> [Requirements]: Take the material and output all of it exactly.

> [Given information]:

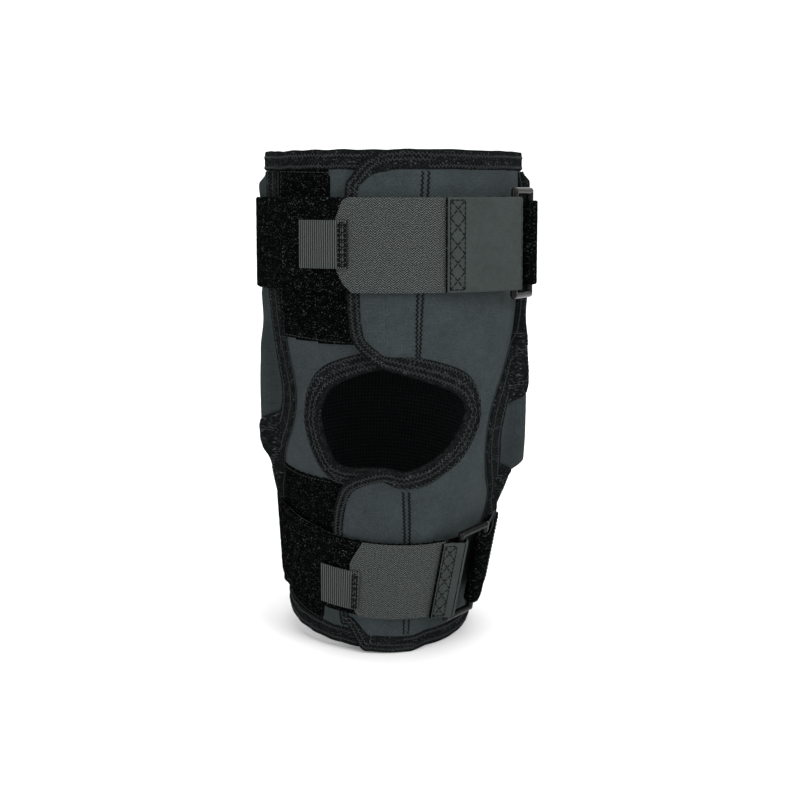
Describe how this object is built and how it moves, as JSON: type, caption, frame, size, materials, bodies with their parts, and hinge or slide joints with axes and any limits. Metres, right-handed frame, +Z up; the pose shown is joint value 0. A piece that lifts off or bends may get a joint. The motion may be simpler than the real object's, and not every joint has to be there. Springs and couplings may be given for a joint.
{
  "type": "hinged knee brace",
  "caption": "Wraparound knee brace with open kneecap, two geared side hinges in pockets, and plush straps folded back through plastic rings.",
  "frame": {"origin": "on the leg's axis at knee height, midway between the two hinge pivots and between the two hinges", "axes": "+X to the right seen from the front, -Y to the front (kneecap side), +Z up the leg; at rest each cuff leans 7 degrees back from +Z"},
  "size_m": [0.1581, 0.1599, 0.2883],
  "materials": {
    "neoprene": "nylon-faced foam rubber, fine knit",
    "pocket_fabric": "stretch knit",
    "mesh_fabric": "open stretch mesh",
    "edge_tape": "ribbed knit tape with cover stitch",
    "loop_plush": "brushed loop pile",
    "strap_plush": "loop pile strap with a smooth grey reverse",
    "hook_tape": "twill-backed hook tape",
    "webbing": "ribbed webbing",
    "ring_plastic": "moulded, glossy",
    "aluminium_stay": "rolled strip",
    "hinge_steel": "stamped and riveted"
  },
  "bodies": {
    "thigh_cuff": {"left_panel_thigh": "neoprene", "right_panel_thigh": "neoprene", "back_panel_thigh": "neoprene", "thigh_rim_binding": "edge_tape", "upper_flap_binding": "edge_tape", "upper_loop_patch": "loop_plush", "upper_hook_pad": "hook_tape", "left_pocket_thigh": "pocket_fabric", "right_pocket_thigh": "pocket_fabric", "left_upper_stay": "aluminium_stay", "right_upper_stay": "aluminium_stay", "upper_strap": "strap_plush", "upper_ring_anchor": "strap_plush"},
    "hinge_links": {"left_panel_knee": "neoprene", "right_panel_knee": "neoprene", "popliteal_panel": "mesh_fabric", "patella_binding_left": "edge_tape", "patella_binding_right": "edge_tape", "left_pocket_knee": "pocket_fabric", "right_pocket_knee": "pocket_fabric", "left_hinge_inner_plate": "hinge_steel", "left_hinge_outer_plate": "hinge_steel", "left_hinge_rivets": "hinge_steel", "right_hinge_inner_plate": "hinge_steel", "right_hinge_outer_plate": "hinge_steel", "right_hinge_rivets": "hinge_steel"},
    "calf_cuff": {"left_panel_calf": "neoprene", "right_panel_calf": "neoprene", "back_panel_calf": "neoprene", "calf_rim_binding": "edge_tape", "lower_flap_binding": "edge_tape", "lower_loop_patch": "loop_plush", "lower_hook_pad": "hook_tape", "left_pocket_calf": "pocket_fabric", "right_pocket_calf": "pocket_fabric", "left_lower_stay": "aluminium_stay", "right_lower_stay": "aluminium_stay", "lower_strap": "strap_plush", "lower_ring_anchor": "strap_plush"},
    "upper_ring": {"upper_ring": "ring_plastic", "upper_strap_fold": "strap_plush"},
    "upper_tail": {"upper_strap_tail": "strap_plush", "upper_hook_tab": "hook_tape"},
    "upper_pull_tab": {"upper_pull_tab": "webbing"},
    "lower_ring": {"lower_ring": "ring_plastic", "lower_strap_fold": "strap_plush"},
    "lower_tail": {"lower_strap_tail": "strap_plush", "lower_hook_tab": "hook_tape"},
    "lower_pull_tab": {"lower_pull_tab": "webbing"}
  },
  "joints": [
    {"name": "knee_upper_pivot", "type": "hinge", "parent": "thigh_cuff", "child": "hinge_links", "pos_m": [0, 0, 0.011], "axis": [1, 0, 0], "range_deg": [-7, 38], "deforming": ["left_panel_knee", "right_panel_knee", "popliteal_panel", "patella_binding_left", "patella_binding_right", "left_pocket_knee", "right_pocket_knee"]},
    {"name": "knee_lower_pivot", "type": "hinge", "parent": "hinge_links", "child": "calf_cuff", "pos_m": [0, 0, -0.011], "axis": [1, 0, 0], "range_deg": [-7, 38]},
    {"name": "upper_ring_swing", "type": "hinge", "parent": "thigh_cuff", "child": "upper_ring", "pos_m": [0.07537, -0.01781, 0.09076], "axis": [0, 0.1219, 0.9925], "range_deg": [0, 30]},
    {"name": "upper_tail_peel", "type": "hinge", "parent": "upper_ring", "child": "upper_tail", "pos_m": [0.06846, -0.03824, 0.09327], "axis": [0, 0.1219, 0.9925], "range_deg": [0, 95]},
    {"name": "upper_pull_lift", "type": "hinge", "parent": "upper_tail", "child": "upper_pull_tab", "pos_m": [-0.03038, -0.06446, 0.0968], "axis": [0, 0.1219, 0.9925], "range_deg": [0, 70]},
    {"name": "lower_ring_swing", "type": "hinge", "parent": "calf_cuff", "child": "lower_ring", "pos_m": [0.04858, -0.02545, -0.09672], "axis": [0.148, -0.1924, 0.9701], "range_deg": [0, 30]},
    {"name": "lower_tail_peel", "type": "hinge", "parent": "lower_ring", "child": "lower_tail", "pos_m": [0.03642, -0.04347, -0.09844], "axis": [0.148, -0.1924, 0.9701], "range_deg": [0, 95]},
    {"name": "lower_pull_lift", "type": "hinge", "parent": "lower_tail", "child": "lower_pull_tab", "pos_m": [-0.02452, -0.05168, -0.10198], "axis": [0.0388, -0.2232, 0.974], "range_deg": [0, 70]}
  ],
  "couplings": [
    {"joint": "knee_lower_pivot", "follows": "knee_upper_pivot", "ratio": 1}
  ]
}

> [Correct response]:
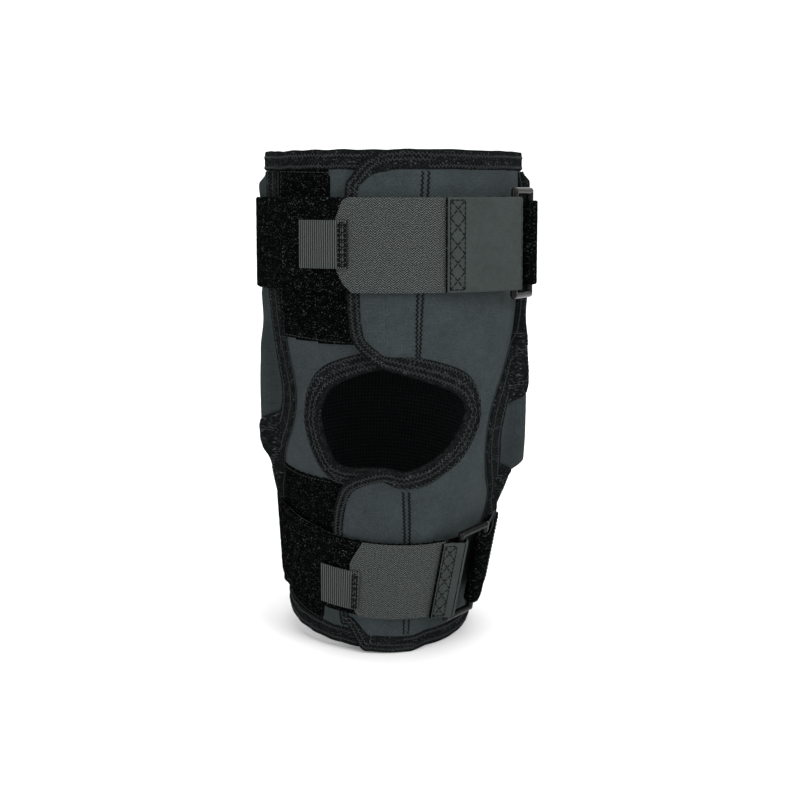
Describe how this object is built and how it moves, as JSON: type, caption, frame, size, materials, bodies with their parts, and hinge or slide joints with axes and any limits. Metres, right-handed frame, +Z up; the pose shown is joint value 0. A piece that lifts off or bends may get a joint. The motion may be simpler than the real object's, and not every joint has to be there. Springs and couplings may be given for a joint.
{
  "type": "hinged knee brace",
  "caption": "Wraparound knee brace with open kneecap, two geared side hinges in pockets, and plush straps folded back through plastic rings.",
  "frame": {"origin": "on the leg's axis at knee height, midway between the two hinge pivots and between the two hinges", "axes": "+X to the right seen from the front, -Y to the front (kneecap side), +Z up the leg; at rest each cuff leans 7 degrees back from +Z"},
  "size_m": [0.1581, 0.1599, 0.2883],
  "materials": {
    "neoprene": "nylon-faced foam rubber, fine knit",
    "pocket_fabric": "stretch knit",
    "mesh_fabric": "open stretch mesh",
    "edge_tape": "ribbed knit tape with cover stitch",
    "loop_plush": "brushed loop pile",
    "strap_plush": "loop pile strap with a smooth grey reverse",
    "hook_tape": "twill-backed hook tape",
    "webbing": "ribbed webbing",
    "ring_plastic": "moulded, glossy",
    "aluminium_stay": "rolled strip",
    "hinge_steel": "stamped and riveted"
  },
  "bodies": {
    "thigh_cuff": {"left_panel_thigh": "neoprene", "right_panel_thigh": "neoprene", "back_panel_thigh": "neoprene", "thigh_rim_binding": "edge_tape", "upper_flap_binding": "edge_tape", "upper_loop_patch": "loop_plush", "upper_hook_pad": "hook_tape", "left_pocket_thigh": "pocket_fabric", "right_pocket_thigh": "pocket_fabric", "left_upper_stay": "aluminium_stay", "right_upper_stay": "aluminium_stay", "upper_strap": "strap_plush", "upper_ring_anchor": "strap_plush"},
    "hinge_links": {"left_panel_knee": "neoprene", "right_panel_knee": "neoprene", "popliteal_panel": "mesh_fabric", "patella_binding_left": "edge_tape", "patella_binding_right": "edge_tape", "left_pocket_knee": "pocket_fabric", "right_pocket_knee": "pocket_fabric", "left_hinge_inner_plate": "hinge_steel", "left_hinge_outer_plate": "hinge_steel", "left_hinge_rivets": "hinge_steel", "right_hinge_inner_plate": "hinge_steel", "right_hinge_outer_plate": "hinge_steel", "right_hinge_rivets": "hinge_steel"},
    "calf_cuff": {"left_panel_calf": "neoprene", "right_panel_calf": "neoprene", "back_panel_calf": "neoprene", "calf_rim_binding": "edge_tape", "lower_flap_binding": "edge_tape", "lower_loop_patch": "loop_plush", "lower_hook_pad": "hook_tape", "left_pocket_calf": "pocket_fabric", "right_pocket_calf": "pocket_fabric", "left_lower_stay": "aluminium_stay", "right_lower_stay": "aluminium_stay", "lower_strap": "strap_plush", "lower_ring_anchor": "strap_plush"},
    "upper_ring": {"upper_ring": "ring_plastic", "upper_strap_fold": "strap_plush"},
    "upper_tail": {"upper_strap_tail": "strap_plush", "upper_hook_tab": "hook_tape"},
    "upper_pull_tab": {"upper_pull_tab": "webbing"},
    "lower_ring": {"lower_ring": "ring_plastic", "lower_strap_fold": "strap_plush"},
    "lower_tail": {"lower_strap_tail": "strap_plush", "lower_hook_tab": "hook_tape"},
    "lower_pull_tab": {"lower_pull_tab": "webbing"}
  },
  "joints": [
    {"name": "knee_upper_pivot", "type": "hinge", "parent": "thigh_cuff", "child": "hinge_links", "pos_m": [0, 0, 0.011], "axis": [1, 0, 0], "range_deg": [-7, 38], "deforming": ["left_panel_knee", "right_panel_knee", "popliteal_panel", "patella_binding_left", "patella_binding_right", "left_pocket_knee", "right_pocket_knee"]},
    {"name": "knee_lower_pivot", "type": "hinge", "parent": "hinge_links", "child": "calf_cuff", "pos_m": [0, 0, -0.011], "axis": [1, 0, 0], "range_deg": [-7, 38]},
    {"name": "upper_ring_swing", "type": "hinge", "parent": "thigh_cuff", "child": "upper_ring", "pos_m": [0.07537, -0.01781, 0.09076], "axis": [0, 0.1219, 0.9925], "range_deg": [0, 30]},
    {"name": "upper_tail_peel", "type": "hinge", "parent": "upper_ring", "child": "upper_tail", "pos_m": [0.06846, -0.03824, 0.09327], "axis": [0, 0.1219, 0.9925], "range_deg": [0, 95]},
    {"name": "upper_pull_lift", "type": "hinge", "parent": "upper_tail", "child": "upper_pull_tab", "pos_m": [-0.03038, -0.06446, 0.0968], "axis": [0, 0.1219, 0.9925], "range_deg": [0, 70]},
    {"name": "lower_ring_swing", "type": "hinge", "parent": "calf_cuff", "child": "lower_ring", "pos_m": [0.04858, -0.02545, -0.09672], "axis": [0.148, -0.1924, 0.9701], "range_deg": [0, 30]},
    {"name": "lower_tail_peel", "type": "hinge", "parent": "lower_ring", "child": "lower_tail", "pos_m": [0.03642, -0.04347, -0.09844], "axis": [0.148, -0.1924, 0.9701], "range_deg": [0, 95]},
    {"name": "lower_pull_lift", "type": "hinge", "parent": "lower_tail", "child": "lower_pull_tab", "pos_m": [-0.02452, -0.05168, -0.10198], "axis": [0.0388, -0.2232, 0.974], "range_deg": [0, 70]}
  ],
  "couplings": [
    {"joint": "knee_lower_pivot", "follows": "knee_upper_pivot", "ratio": 1}
  ]
}